The peanut quota as modified by the proclamation of March 9, 1955, was for a crop year ending June 30, 1955. So eager was this plaintiff (and other importers, as well) to litigate promptly the issue now before us, that protest was filed at once after entry and without waiting for the collector to liquidate. This protest the defendant moved to dismiss, in open court, on the ground that it was filed before there was any decision of the collector that could be protested under section 514. We granted defendant’s motion, and the early protest was dismissed. Idem, 37 Cust. Ct. 1, C.D. 1791.

This entry was not liquidated by the collector until July 8, 1955, after the expiration of the quota year. (The President, on May 16, 1955, extended the quota year 1 month, from June 30, 1955, to July 31, 1955, and terminated the quota. T.D. 53808.) The importer, having already filed the prompt protest to which defendant objected as premature, had a period of 60 days after the collector made his decision, on July 8, 1955, within which to avail itself of the statutory right of protest. Protest was filed July 25, 1955, only 17 days after liquidation.

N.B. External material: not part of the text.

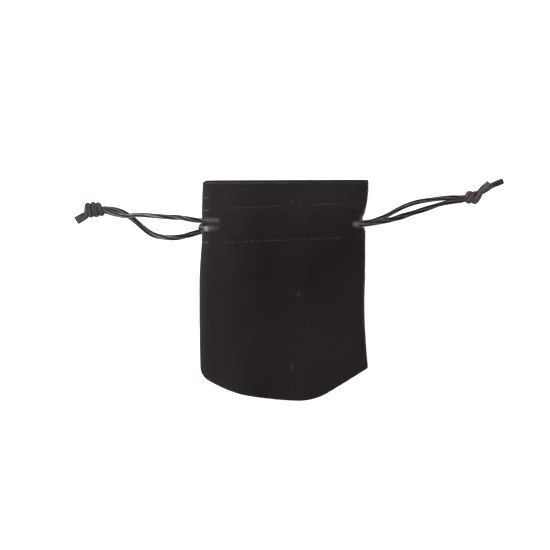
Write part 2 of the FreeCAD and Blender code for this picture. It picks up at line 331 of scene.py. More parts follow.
def read_outline():
    """The side and bottom edge, from the mouth's left corner round the toe to its right corner."""
    tree = panel_tree()
    near_seam = SEAM_Z - 0.02
    side_span = {-1: (48.4, -38.4), 1: (49.6, -35.9)}
    sides = {}
    for side, (top, bottom) in side_span.items():
        levels = np.arange(top, bottom, -0.5)
        hits = edge_hits(tree, [(side * 60.0, y, near_seam) for y in levels], (-side, 0, 0))
        found = np.array([(hit[0], y) for y, hit in zip(levels, hits) if hit and hit[0] * side > 35.0])
        sides[side] = np.column_stack([np.interp(-levels, -found[:, 1], found[:, 0]), levels])
    columns = np.arange(-36.4, 38.1, 0.5)
    hits = edge_hits(tree, [(x, -80.0, near_seam) for x in columns], (0, 1, 0))
    toe = np.array([hit for hit in hits if hit])
    left_corner = np.array([(-36.2, 50.4), (-36.65, 50.33), (-37.0, 50.1), (-37.22, 49.7), (-37.3, 49.1)])
    right_corner = np.array([(38.55, 50.0), (38.35, 50.35), (38.05, 50.6), (37.6, 50.7)])
    outline = np.vstack([left_corner, sides[-1], toe, sides[1][::-1], right_corner])
    keep = [0]
    for index in range(1, len(outline)):
        if np.hypot(*(outline[index] - outline[keep[-1]])) > 0.3:
            keep.append(index)
    return pull_in_right_slit(stand_out(outline[keep]))


# How far the pile stands out past the sewn edge, by level on each side and by place along the toe
LEFT_PILE = [(-42, 0.6), (-23, 0.45), (-5, 0.6), (5, 0.85), (14, 0.75), (23, 0.55), (36, 0.7), (43, 0.6),
             (49, 0.45)]
RIGHT_PILE = [(-42, 0.5), (-32, 0.3), (-14, 0.3), (-4, 0.5), (5, 0.95), (14, 1.0), (23, 0.75), (36, 0.5),
              (49, 0.15)]
TOE_PILE = [(-36, 1.0), (-26, 0.85), (-17, 0.55), (-7, 0.2), (2, 0.25), (11, 0.4), (20, 0.55), (30, 0.45),
            (38, 0.2)]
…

By administrative act beyond control of this importer, liquidation was deferred until a date which helped to make it impossible for a test to be decided before the end of the quota year. It is now nearly 4 years after the collector’s liquidation, and there is not yet a final decision of the issue.

There are several issues which we refrain from deciding, because the basis of our decision makes it unnecessary to do so. Two of these will be mentioned, without deciding them.

Defendant argues that it was the congressional intention to delegate to the President authority to impose with respect to importations of a basic commodity and for the same crop period, both a quota and a fee. Congress used the disjunctive “or,” saying the President might impose a quota or a fee. There has been a long history of Executive action imposing either a quota or a fee, but not (except for the proclamation now before us) both a quota and a fee. It seems doubtful, to say the least, that Congress intended, as defendant urges, the conjunctive authority to impose both at one time as to the same commodity.

The use of the disjunctive by Congress in the statutory grant of authority, together with the circumstances of the action taken, tend to support the argument that the two provisions of the proclamation are indeed severable. This, in our opinion, it is not necessary to decide, for we hold that there is no issue as to constitutionality and that there is the right to judicial review as to whether the administrative act was or was not lawful.

The great respect rightly owed to the presidency and the deference due the President should not divert courts from their duty to protect litigants against the consequences of administrative acts, at any level, which are beyond the scope of authorization. Ours is a Government of laws and not of men, and courts have a major responsibility to keep it so.

Nothing on the rehearing has caused us to reverse our prior decision. Except as herein supplemented or modified, our prior opinion is affirmed. The same judgment previously entered for plaintiff will again be entered.